Data excerpt =>

______________________________

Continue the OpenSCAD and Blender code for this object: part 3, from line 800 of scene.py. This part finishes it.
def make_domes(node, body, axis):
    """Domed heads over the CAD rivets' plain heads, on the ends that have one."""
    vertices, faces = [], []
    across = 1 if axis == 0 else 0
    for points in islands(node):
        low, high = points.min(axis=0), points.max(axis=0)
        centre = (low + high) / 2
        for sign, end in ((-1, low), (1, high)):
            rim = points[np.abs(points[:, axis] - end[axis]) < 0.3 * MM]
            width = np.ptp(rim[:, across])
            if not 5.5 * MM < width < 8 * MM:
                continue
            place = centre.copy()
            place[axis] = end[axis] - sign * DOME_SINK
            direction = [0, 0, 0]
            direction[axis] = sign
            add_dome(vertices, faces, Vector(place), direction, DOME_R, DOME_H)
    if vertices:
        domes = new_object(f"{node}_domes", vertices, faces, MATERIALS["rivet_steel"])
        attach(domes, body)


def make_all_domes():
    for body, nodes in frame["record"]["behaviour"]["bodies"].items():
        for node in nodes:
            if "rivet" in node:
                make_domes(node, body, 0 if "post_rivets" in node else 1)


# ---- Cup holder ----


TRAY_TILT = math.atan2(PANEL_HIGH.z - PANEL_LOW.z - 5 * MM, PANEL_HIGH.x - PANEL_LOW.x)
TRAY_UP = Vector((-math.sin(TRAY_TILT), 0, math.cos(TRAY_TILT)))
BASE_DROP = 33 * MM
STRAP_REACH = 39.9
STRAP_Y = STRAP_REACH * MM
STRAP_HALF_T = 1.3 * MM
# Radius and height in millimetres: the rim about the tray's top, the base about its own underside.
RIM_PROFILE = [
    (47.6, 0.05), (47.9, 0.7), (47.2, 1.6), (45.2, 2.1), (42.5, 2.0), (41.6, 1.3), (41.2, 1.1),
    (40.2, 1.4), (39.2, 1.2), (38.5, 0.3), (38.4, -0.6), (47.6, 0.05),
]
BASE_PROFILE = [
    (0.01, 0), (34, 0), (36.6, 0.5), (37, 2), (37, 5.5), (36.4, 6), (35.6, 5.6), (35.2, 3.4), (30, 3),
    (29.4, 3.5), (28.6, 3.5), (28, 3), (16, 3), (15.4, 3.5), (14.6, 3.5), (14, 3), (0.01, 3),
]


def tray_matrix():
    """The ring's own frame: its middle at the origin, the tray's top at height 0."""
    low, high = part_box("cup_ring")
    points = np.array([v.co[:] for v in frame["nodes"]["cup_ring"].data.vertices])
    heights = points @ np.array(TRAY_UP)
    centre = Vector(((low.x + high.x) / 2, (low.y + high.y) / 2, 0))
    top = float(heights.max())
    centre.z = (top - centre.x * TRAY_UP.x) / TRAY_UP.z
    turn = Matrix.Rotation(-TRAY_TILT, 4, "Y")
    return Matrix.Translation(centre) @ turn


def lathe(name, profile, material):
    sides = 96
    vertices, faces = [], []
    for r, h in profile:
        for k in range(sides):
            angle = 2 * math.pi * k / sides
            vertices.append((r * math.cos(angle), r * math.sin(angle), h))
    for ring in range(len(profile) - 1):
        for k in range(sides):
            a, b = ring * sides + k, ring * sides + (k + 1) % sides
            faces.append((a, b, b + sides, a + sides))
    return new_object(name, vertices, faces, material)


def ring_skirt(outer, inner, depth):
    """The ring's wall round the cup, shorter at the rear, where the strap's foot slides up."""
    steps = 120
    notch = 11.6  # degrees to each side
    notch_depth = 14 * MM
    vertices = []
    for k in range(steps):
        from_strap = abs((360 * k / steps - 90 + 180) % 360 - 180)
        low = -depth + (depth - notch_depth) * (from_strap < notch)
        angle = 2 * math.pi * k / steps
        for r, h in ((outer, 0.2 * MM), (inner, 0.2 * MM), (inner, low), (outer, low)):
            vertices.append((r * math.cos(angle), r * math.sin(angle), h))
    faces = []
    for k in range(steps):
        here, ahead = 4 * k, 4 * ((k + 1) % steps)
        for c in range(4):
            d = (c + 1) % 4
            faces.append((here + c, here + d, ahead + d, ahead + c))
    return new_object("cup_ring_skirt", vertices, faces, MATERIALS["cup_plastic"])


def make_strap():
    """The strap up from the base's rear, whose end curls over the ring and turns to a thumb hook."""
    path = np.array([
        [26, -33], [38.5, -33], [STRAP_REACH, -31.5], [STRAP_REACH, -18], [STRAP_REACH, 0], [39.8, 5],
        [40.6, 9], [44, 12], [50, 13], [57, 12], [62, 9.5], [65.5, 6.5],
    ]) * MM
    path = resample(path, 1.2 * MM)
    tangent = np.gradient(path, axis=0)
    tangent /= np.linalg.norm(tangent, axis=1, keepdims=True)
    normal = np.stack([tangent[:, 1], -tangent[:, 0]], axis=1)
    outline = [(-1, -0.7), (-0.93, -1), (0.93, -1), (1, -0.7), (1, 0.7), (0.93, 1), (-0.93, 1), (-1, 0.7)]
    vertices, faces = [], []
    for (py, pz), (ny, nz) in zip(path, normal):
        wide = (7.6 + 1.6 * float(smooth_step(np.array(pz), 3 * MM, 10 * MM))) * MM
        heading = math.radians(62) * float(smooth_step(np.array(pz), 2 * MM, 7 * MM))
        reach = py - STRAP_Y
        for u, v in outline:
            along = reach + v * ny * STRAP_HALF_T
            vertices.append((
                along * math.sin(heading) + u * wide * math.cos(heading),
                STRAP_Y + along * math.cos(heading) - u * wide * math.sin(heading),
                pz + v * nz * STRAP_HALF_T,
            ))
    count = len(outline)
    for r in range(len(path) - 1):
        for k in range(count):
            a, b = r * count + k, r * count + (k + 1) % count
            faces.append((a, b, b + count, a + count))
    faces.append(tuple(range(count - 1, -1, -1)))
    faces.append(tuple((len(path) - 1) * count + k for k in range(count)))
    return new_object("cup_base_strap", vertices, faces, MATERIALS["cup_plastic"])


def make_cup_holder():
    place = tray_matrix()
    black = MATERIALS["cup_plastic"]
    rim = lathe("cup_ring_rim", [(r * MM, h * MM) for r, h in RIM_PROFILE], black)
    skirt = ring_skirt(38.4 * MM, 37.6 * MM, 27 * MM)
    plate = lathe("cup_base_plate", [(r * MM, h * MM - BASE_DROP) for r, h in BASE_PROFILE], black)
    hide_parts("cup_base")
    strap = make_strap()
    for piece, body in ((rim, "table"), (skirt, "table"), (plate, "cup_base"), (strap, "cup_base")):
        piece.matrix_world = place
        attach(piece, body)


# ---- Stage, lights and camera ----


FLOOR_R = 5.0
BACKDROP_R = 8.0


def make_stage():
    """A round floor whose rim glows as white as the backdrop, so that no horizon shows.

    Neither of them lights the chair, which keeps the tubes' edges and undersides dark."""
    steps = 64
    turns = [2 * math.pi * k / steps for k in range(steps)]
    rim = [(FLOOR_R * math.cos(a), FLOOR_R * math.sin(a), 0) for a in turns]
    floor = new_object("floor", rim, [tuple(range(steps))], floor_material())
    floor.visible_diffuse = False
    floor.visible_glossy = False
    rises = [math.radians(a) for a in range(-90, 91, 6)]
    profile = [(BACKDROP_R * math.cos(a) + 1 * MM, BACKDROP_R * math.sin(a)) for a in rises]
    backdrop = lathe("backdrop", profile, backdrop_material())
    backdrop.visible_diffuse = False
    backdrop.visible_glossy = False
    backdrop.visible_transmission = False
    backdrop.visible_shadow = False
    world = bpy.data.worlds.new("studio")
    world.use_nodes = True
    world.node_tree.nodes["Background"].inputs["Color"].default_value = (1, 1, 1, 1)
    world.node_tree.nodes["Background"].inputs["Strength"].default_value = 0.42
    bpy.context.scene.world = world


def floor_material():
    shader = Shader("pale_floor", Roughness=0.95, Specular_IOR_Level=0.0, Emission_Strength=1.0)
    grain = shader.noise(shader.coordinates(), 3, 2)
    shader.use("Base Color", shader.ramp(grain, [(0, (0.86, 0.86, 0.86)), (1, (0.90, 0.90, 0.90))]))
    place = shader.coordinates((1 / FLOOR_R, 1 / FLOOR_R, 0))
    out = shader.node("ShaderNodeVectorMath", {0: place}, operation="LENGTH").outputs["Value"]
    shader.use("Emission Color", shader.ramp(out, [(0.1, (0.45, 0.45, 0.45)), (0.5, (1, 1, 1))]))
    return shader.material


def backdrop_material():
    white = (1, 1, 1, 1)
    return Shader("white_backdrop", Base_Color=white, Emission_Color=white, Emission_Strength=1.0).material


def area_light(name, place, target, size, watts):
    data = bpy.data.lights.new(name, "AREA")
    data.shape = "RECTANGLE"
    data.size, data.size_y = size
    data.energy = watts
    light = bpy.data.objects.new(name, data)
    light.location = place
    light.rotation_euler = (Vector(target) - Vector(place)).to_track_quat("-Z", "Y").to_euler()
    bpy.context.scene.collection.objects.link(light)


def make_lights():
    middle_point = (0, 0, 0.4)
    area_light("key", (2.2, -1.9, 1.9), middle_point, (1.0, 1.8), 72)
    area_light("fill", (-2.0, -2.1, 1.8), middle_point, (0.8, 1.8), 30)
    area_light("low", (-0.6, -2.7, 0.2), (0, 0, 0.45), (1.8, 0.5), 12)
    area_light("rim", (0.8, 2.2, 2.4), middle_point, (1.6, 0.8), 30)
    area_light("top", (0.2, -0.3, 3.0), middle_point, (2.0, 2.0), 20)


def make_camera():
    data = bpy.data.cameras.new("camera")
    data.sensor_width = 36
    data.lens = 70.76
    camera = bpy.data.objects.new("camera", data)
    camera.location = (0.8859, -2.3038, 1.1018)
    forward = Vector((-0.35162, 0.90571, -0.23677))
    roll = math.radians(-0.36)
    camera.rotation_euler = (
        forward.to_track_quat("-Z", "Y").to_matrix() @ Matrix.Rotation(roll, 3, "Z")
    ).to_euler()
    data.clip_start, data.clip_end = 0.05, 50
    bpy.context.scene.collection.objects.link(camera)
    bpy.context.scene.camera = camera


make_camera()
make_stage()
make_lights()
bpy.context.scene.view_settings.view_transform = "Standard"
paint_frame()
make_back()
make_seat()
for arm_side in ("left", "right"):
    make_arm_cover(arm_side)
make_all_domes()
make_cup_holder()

______________________________

Your instructions => Print exactly, and only, the lines beginning at the top of the listing and ending at the line with "# ---- Cup holder".

Exercise output =>
Continue the OpenSCAD and Blender code for this object: part 3, from line 800 of scene.py. This part finishes it.
def make_domes(node, body, axis):
    """Domed heads over the CAD rivets' plain heads, on the ends that have one."""
    vertices, faces = [], []
    across = 1 if axis == 0 else 0
    for points in islands(node):
        low, high = points.min(axis=0), points.max(axis=0)
        centre = (low + high) / 2
        for sign, end in ((-1, low), (1, high)):
            rim = points[np.abs(points[:, axis] - end[axis]) < 0.3 * MM]
            width = np.ptp(rim[:, across])
            if not 5.5 * MM < width < 8 * MM:
                continue
            place = centre.copy()
            place[axis] = end[axis] - sign * DOME_SINK
            direction = [0, 0, 0]
            direction[axis] = sign
            add_dome(vertices, faces, Vector(place), direction, DOME_R, DOME_H)
    if vertices:
        domes = new_object(f"{node}_domes", vertices, faces, MATERIALS["rivet_steel"])
        attach(domes, body)


def make_all_domes():
    for body, nodes in frame["record"]["behaviour"]["bodies"].items():
        for node in nodes:
            if "rivet" in node:
                make_domes(node, body, 0 if "post_rivets" in node else 1)


# ---- Cup holder ----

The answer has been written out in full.